Kernel-mode split locks are handled separately and with less tolerance. A split lock in kernel code or a driver is a bug, and the kernel treats it accordingly regardless of the user-space split_lock_detect setting.

The Broader Pattern

Split lock detection went from a theoretical concern to an operational one as modern Intel processors gained the hardware to expose it. The Linux kernel now ships with detection support on capable hardware, and hypervisors are expected to configure VM Exit behavior to protect host latency from guest-induced split locks.

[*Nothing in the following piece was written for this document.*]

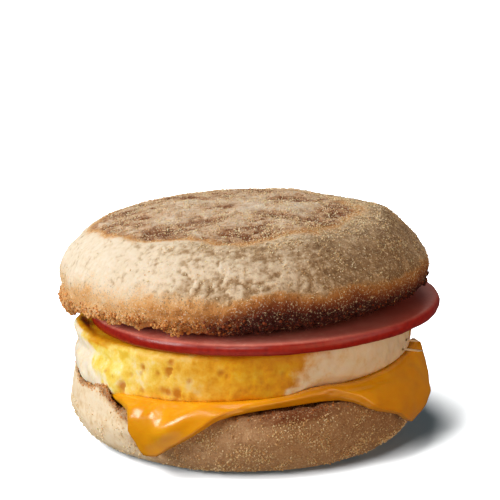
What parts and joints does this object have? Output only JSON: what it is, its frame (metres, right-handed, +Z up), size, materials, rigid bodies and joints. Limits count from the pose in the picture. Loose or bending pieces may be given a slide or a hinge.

This reflects a broader pattern in x86: behaviors that were always technically present but rarely encountered in practice become worth instrumenting once the hardware gets fast enough that the exceptions stand out clearly, and once the deployment environments (dense multi-tenant servers, real-time systems) become sensitive enough to care. The bus lock behavior of split locks existed in the 8086. It took forty years and modern cloud infrastructure to make it worth building a kernel subsystem around.

For application developers, the practical guidance is straightforward: do not use packed structs for data accessed atomically, align atomic variables to their natural alignment, and be aware that the position of an atomic within a struct matters if the struct itself may not be cache-line aligned. For anyone writing emulation, JIT compilers, or FFI layers that synthesize LOCK-prefixed instructions at runtime, validating alignment before issuing those instructions is the only reliable way to avoid split locks.

The Chips and Cheese investigation shows what split locks look like at the microarchitecture level, with latency numbers and cache hierarchy behavior across different CPU generations. Pairing that hardware-level perspective with the OS-level detection and handling described here gives a more complete picture of a behavior that is quiet in well-aligned code and consequential when it is not.